Но изумительнее всего то, что разложению Достоевский подвергает даже любовь. Это величайшее его деяние. Сотни лет с древних времен роман, нет, вся литература вливалась в это центральное чувство между мужчиной и женщиной, как первоисточник всякого бытия; но и это чувство он проследил до конца, подымаясь с ним еще выше, опускаясь еще глубже, достигая последнего, окончательного познания. Для других поэтов любовь — конечная цель жизни, цель повествования в художественном произведении; для него же она — не первоначальный элемент, а только жизненная ступень. Для других гремит голос примирения, разрешения всех противоречий в великую минуту, когда чувственное и сверхчувственное, пол и пол, всецело растворяются в неземном чувстве. В конце концов у них, у других поэтов, жизненный конфликт до смешного примитивен в сравнении с Достоевским. Коснется человека любовь, волшебная палочка из божественного облака, тайна, величайшая магия, последняя, необъяснимая, неопределимая мистерия жизни, — и любящий любит: он счастлив, если возлюбленная принадлежит ему; он несчастен, если она ему не принадлежит. Во взаимной любви — небо всех поэтов человечества. Но небеса Достоевского выше. Объятие для него — еще не соединение, гармония — еще не единство. Для него любовь — не достигнутое счастье, не примирение, а начавшийся разлад, с новой силой возобновившаяся боль вечной раны и потому — страдание, более сильное страдание от жизни, чем в обычные минуты.

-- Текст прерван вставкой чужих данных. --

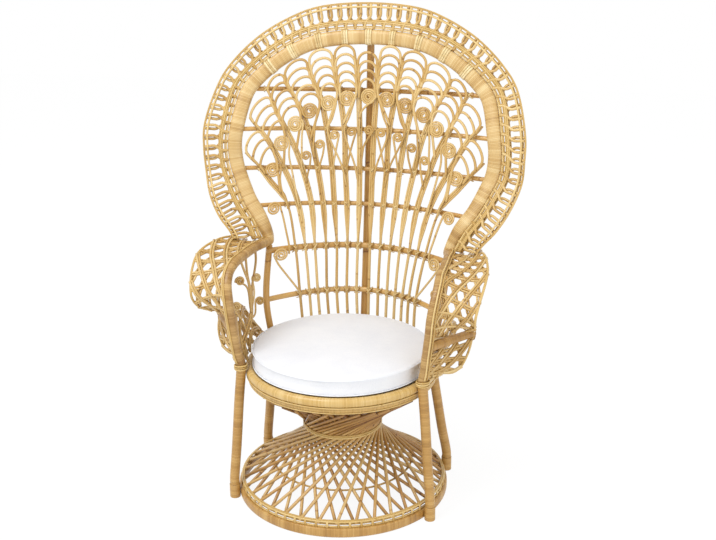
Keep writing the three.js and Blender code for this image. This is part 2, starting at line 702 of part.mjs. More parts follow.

Когда герои Достоевского любят друг друга, они не спокойны. Напротив, никогда они не бывают так потрясены всем противоречием своего существа, как в моменты, когда любовь встречает любовь; они не разрешают себе утопать в достигнутой полноте: они пытаются повысить ее. Истинные дети его разлада, они не останавливаются на этом мгновении. Они презирают нежное равновесие минуты (которая для других — предел счастья), когда возлюбленный и возлюбленная одинаково сильно любят друг друга, ибо это была бы гармония, предел, граница, а они живут для беспредельного. Герои Достоевского не хотят любить так, как их любят: они хотят любить и всегда быть жертвой, больше давать, чем получать; они пребывают в безумном состязании чувств, пока то, что началось как нежная игра, не станет воплем, мукой, борьбой.

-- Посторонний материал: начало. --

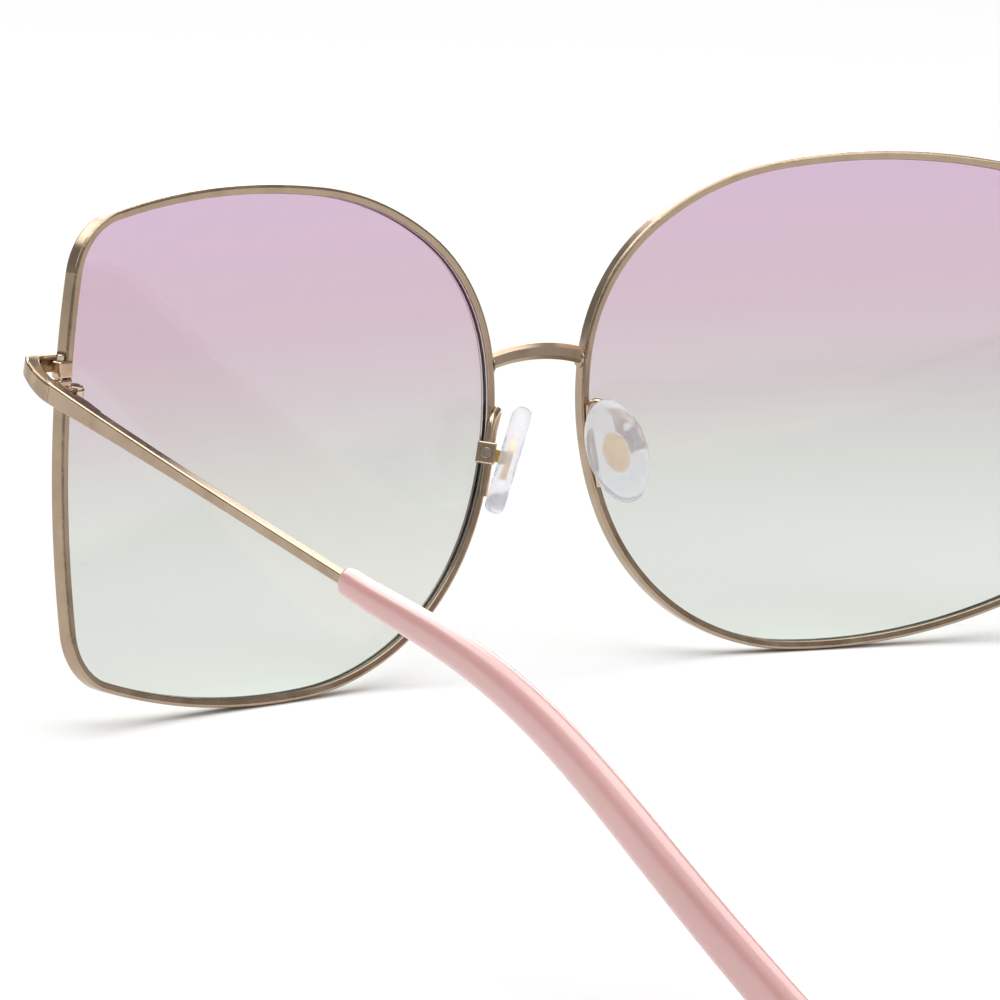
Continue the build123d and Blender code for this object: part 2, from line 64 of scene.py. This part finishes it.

В исступленном преобразовании чувства они счастливы, когда их отталкивают, презирают, когда издеваются над ними, потому что тогда они дают, бесконечно дают и ничего не требуют, и потому у него, мастера контрастов, ненависть так похожа на любовь, а любовь так похожа на ненависть. Но и в короткие промежутки, когда они как будто с равной силой любят друг друга, еще раз взрывается единство чувства, — ибо герои Достоевского никогда не могут одновременно любить друг друга чувством и душой. Они любят тем или другим, — никогда нет гармонии между плотью и духом.
Взгляните на его женщин: все они — Кундри, живущие одновременно в двух мирах чувства: душой они служат святому Граалю и в то же время сладострастно сжигают свое тело на цветочных лугах Титуреля. Феномен двойственной любви, один из самых сложных у других поэтов, обычен, совершенно естествен для Достоевского. Настасья Филипповна любит своим духовным существом Мышкина, кроткого ангела, и любит чувственной страстью Рогожина, его врага. На пороге церкви она покидает князя и бросается в постель к другому, от пирушки пьяницы возвращается к своему спасителю. Ее дух как бы сверху испуганно смотрит на то, что творит ее тело; ее тело будто дремлет в гипнозе в то время, как ее душа в экстазе обращена к другому. Точно так же Грушенька одновременно любит и ненавидит своего первого соблазнителя, страстно любит своего Дмитрия и обожает — уже вполне духовно — Алешу. Мать «Подростка» любит из благодарности своего первого мужа и одновременно из рабского чувства, из преувеличенного смирения — Версилова.
Безграничны, неизмеримы превращения понятия, другими психологами легкомысленно объединяемого в слове «любовь»; так в былые времена врачи объединяли одним названием целые группы болезней, для которых у нас теперь имеются сотни имен и сотня методов лечения. Любовь у Достоевского может быть преобразованной ненавистью (Александра), состраданием (Дуня), упрямством (Рогожин), чувственностью (Федор Карамазов), насилием над собой, но всегда за любовью стоит еще другое, изначальное чувство. Никогда любовь не бывает у него элементарна, необъяснима, нерасч-ленима, первобытным феноменом, чудом; всегда он объясняет, разделяет это самое страстное чувство. О, безграничны, безграничны эти превращения, и каждое, отливая всеми цветами радуги, леденея от холода и вновь воспламеняясь, бесконечно и непроницаемо, как многообразие жизни.